Memoirs of the Addams Administration 3.

Last week, a team of people from the Trump administration told a number of senior professionals at the State Department that their resignations had been accepted and that there would be no need for them to remain in their positions until the administration’s nominees for replacements had gotten up to speed.  (Is this the case in other Departments[1] or is it unique to the State Department?  If it is unique to the State Department, then was it the decision of President Trump or of his Secretary of State-designate Rex Tillerson or of someone else who shall remain nameless, but whose initials are Steven Bannon?  If the decision originated with Tillerson, did it reflect previous contact with the State Department while negotiating oil deals with foreign countries?)

Over the week-end, President Trump reconfigured the “principals committee” of the National Security Council.  While this has been characterized as, among other things, a diminution of the role of the professional military, both the Secretary of Defense and the Secretary of Homeland Security are retired Marine Corps generals.  Thus, it could be construed—OK, misconstrued—as a shift from the Bureaucratasaurus to the Parrisasaurus Rex.

Currently, an estimated 90,000 people from radical-Islamist-ridden “countries” have received visas to enter the United States.[2]  On Friday, 27 January 2017 (one week after taking office) elected-President Donald Trump issued an executive order imposing a 90-day “pause” on immigrants from the seven Muslim-majority countries from entering the United States.[3]  This disrupted the late-stage travel plans of about 700 people, who were prevented from boarding U.S.-bound planes.  An additional 300 were halted upon arrival in the United States.[4]

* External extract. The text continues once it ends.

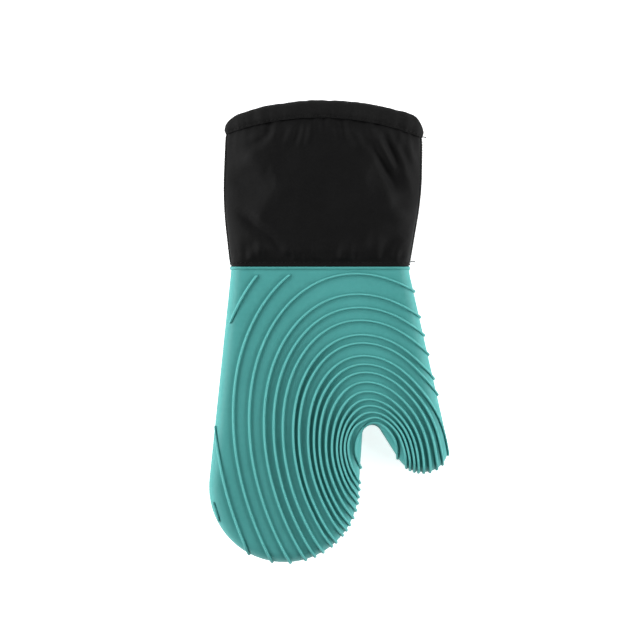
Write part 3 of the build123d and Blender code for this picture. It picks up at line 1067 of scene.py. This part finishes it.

Critics quickly pointed out that no one from these countries had ever committed an act of terror in the United States.  Implicitly, this left liberals in the awkward position of defending Sudan, which has waged a war of aggression—that the left has been quick to denounce as “genocide–in western Sudan, and that Sudan provided a safe haven to Osama bin Laden until President Bill Clinton launched cruise missile attacks against suspected al-Qaeda terrorist sites inside Sudan.  In contrast, countries whose citizens have engaged in terrorism against the United States—Egypt, Pakistan, Saudi Arabia—escaped the ban.

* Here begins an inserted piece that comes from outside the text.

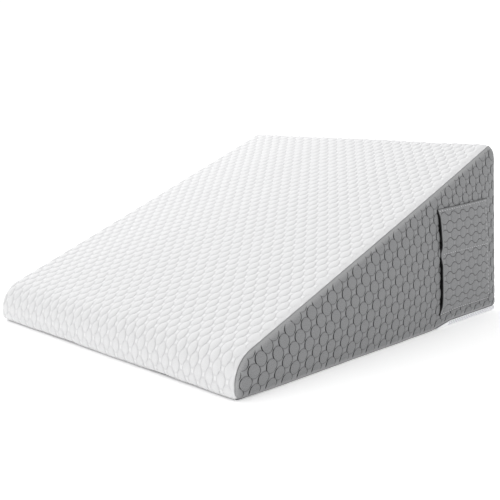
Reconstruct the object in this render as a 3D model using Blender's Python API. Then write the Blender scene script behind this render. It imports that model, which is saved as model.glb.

Massive protests followed at airports, in the streets, in Congress, and on editorial pages.  Not to mention that Iran launched a ballistic missile in a “test” shot: Syria, Iraq, and Yemen are Iranian-dominated countries, in the Iranian view.[5]  None the less, a snap poll revealed that almost half (49 percent) of Americans approved President Trump’s order, while 41 percent disapproved the order.  Various courts were quick to block the order.  All the same, neither refugees nor those foreigners seeking visas are protected by the Bill of Rights.  Indeed, that’s why so many people want to come to the United States.

The deep polarization of American politics continues into the post-election period.  However, neither Donald Trump nor Hillary Clinton appeared to be much of a healer.  So,,,

[1] This leaves the estimable-I’m-instructed Sally Yates out of the discussion.

[2] The seven countries are Iran, Iraq, Libya, Somalia, Sudan, Syria, Sudan, and Yemen.  To be picky, Umar Farouk Abdulmutallab, the Nigerian-born “underwear bomber” who tried to bring down an airliner headed to Detroit (why?) had been recruited, trained, and armed in Yemen; al-Shabab in Somalia has recruited a number of Somali-Americans from the upper Midwest.

[3] The temporary and limited ban easily could be extended and broadened.  But why would it have to be?  President Trump has already succeeded in scaring the be-Muhammad out of Muslims and potential immigrants.

[4] “Travel ban prompts chaos, protests,” The Week, 10 February 2017, p. 4.

[5] “How they see us: Trapped by Trump’s travel ban,” The Week, 10 February 2017, p. 15.